We assume that there are only two alleles, A1 and A2, hence three genotypes, a = A1A1 , b = A1A2 , and c = A2A2 , with viabilities sa, sb, sc, fertilities ta, tb, tc, and genotype frequency distribution pa, pb, and pc in zygotes (newly conceived individuals) of some generation. This distribution is the same for males and females.
The viability selection process leads to a modified genotype frequency distribution ps, where psg = pgsg/sum(phsh), g = a, b, c. (Sums are always over repeated indices.) There is then random mating among surviving adults, and a mated couple of gentypes g×h produces, on the average, f(tg,th) offspring, whose genotypes are distributed according to the usual Mendelian rules. The expected number, ng , of offspring of genotype g can then be calculated from a table like those used in the derivation of the Hardy-Weinberg law, and these numbers can be divided by their sum to obtain the zygotic genotype distribution in the next generation.
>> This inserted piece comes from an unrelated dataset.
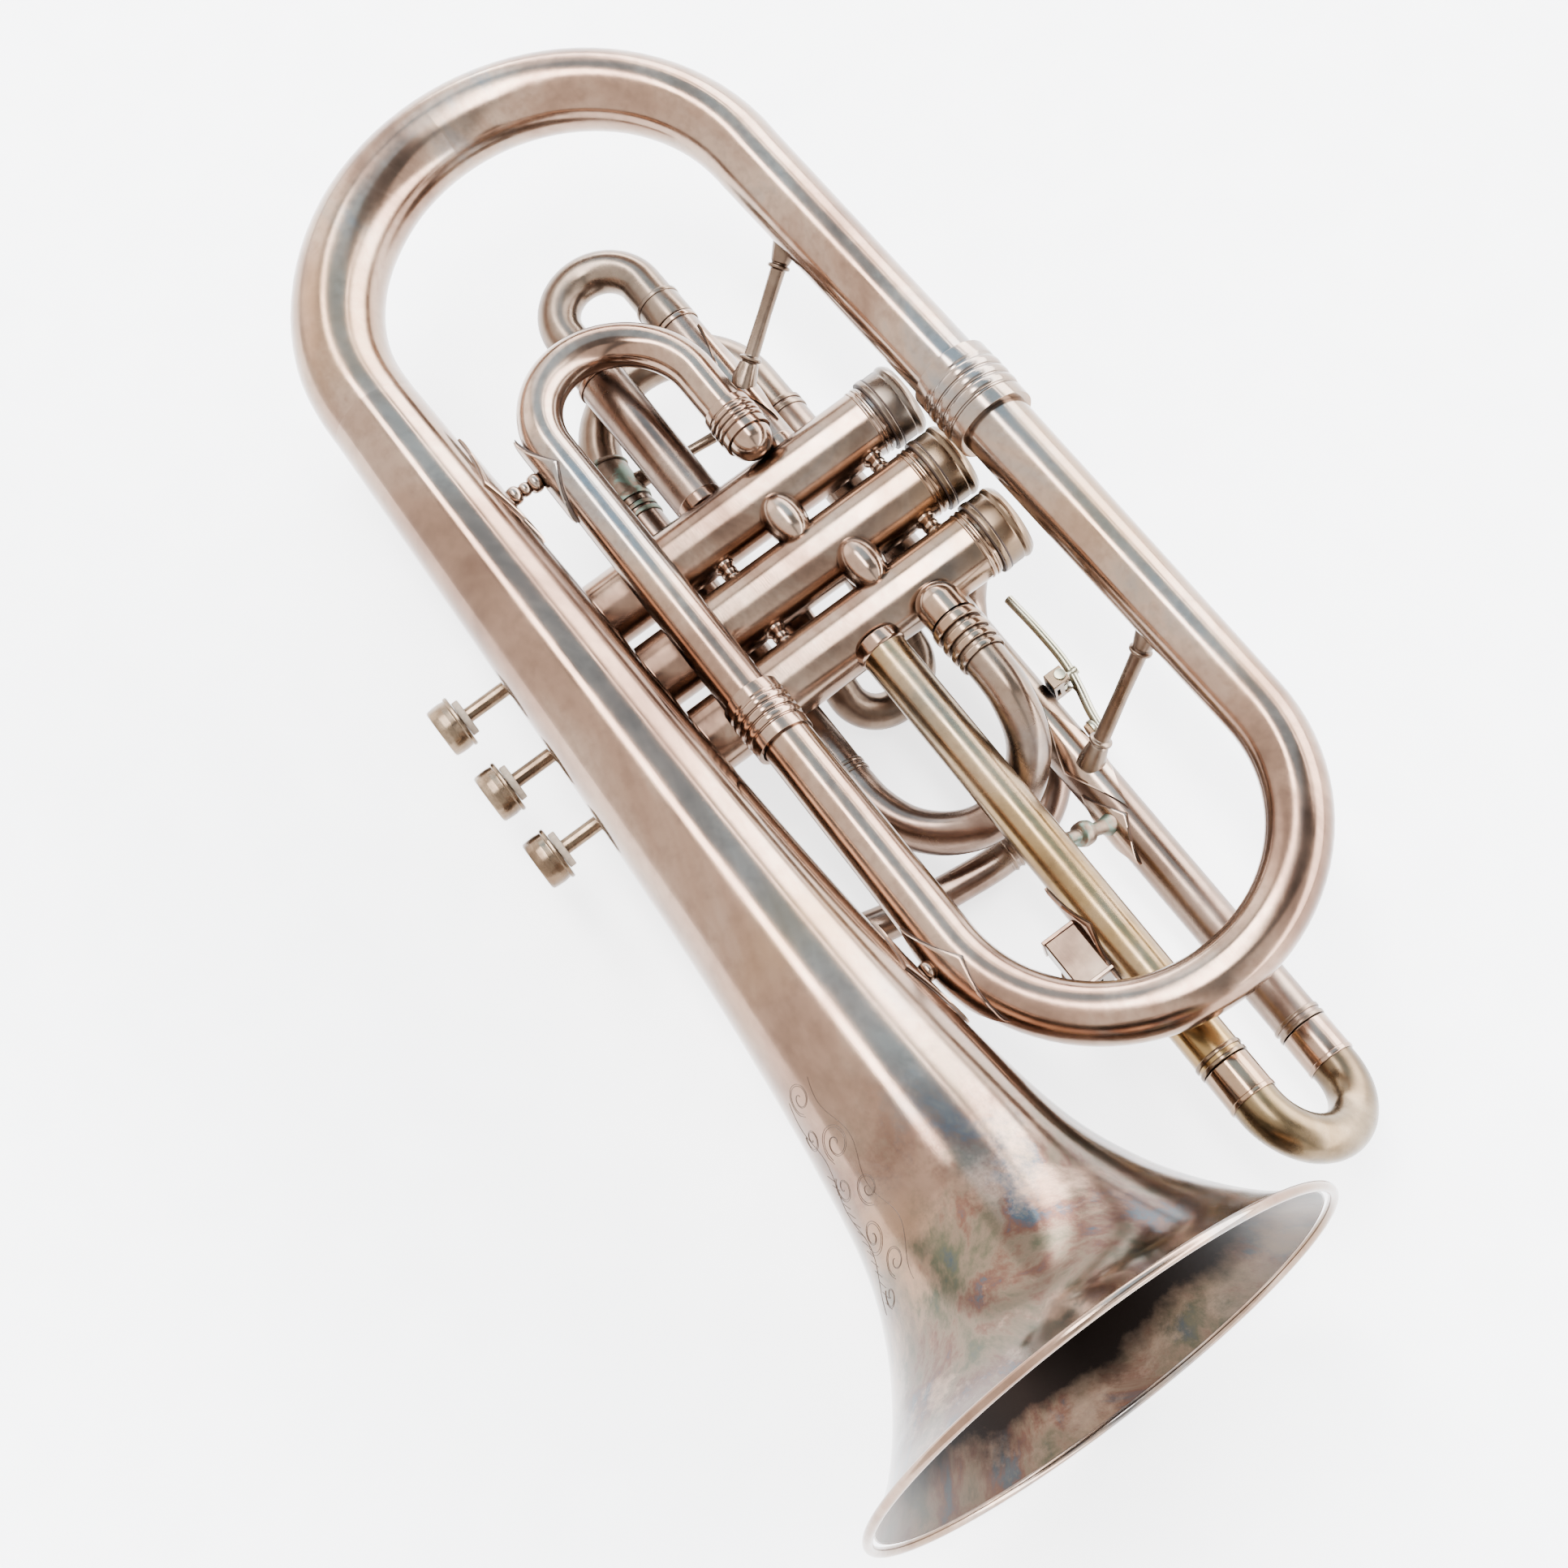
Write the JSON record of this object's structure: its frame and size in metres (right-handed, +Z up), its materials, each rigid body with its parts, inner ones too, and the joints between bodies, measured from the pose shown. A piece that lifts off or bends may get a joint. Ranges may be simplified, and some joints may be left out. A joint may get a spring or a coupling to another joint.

In this model, the fitness (expected number of offspring) of an individual of genotype g is
wg = sg sum(f(tg,th)psh)
where sg takes account of survival or non-survival and the sum is an average (using post-survival probabilities) of couple fertilities over various possibilities of g’s mate. Population mean fitness is the average (using pre-survival probabilities) of these,
w = sum(wgpg).
We focus on the cases of additive and multiplicative fertility, f(t,u) = t+u and t×u. The corresponding mean fertilities can be shown to be
additive w = 2 sum(pgsgtg) = 2 sum(pgsg) sum(psgtg)
multiplicative w = sum(pgsgtg) sum(psgtg) = sum(pgsg) (sum(psgtg))2 .
Norman, M. Frank, A very simple model for declining mean fitness, Journal of Bioeconomics, 2005, 7, 157-160,
I showed that mean fitness could decline in the additive case, but claimed that this could not happen in the multiplicative case, since that case was equivalent to a pure viability selection model with viabilities sgtg , and mean fitness never declines in one-locus viability selection models. I now see that this claim was not entirely correct. The claimed equivalence is well known for trajectories of gene and genotype frequencies, but the formulas for mean fitness are not equivalent, and, in fact, the multiplicative fitness model can exhibit declining mean fitness for parameter values not very different from those that produce declining mean fitness in the additive model.
The spreadsheet calculates and graphs trajectories for arbitrary parameter values for both additive and multiplicative models, and highlights parameter values for which mean fitness declines.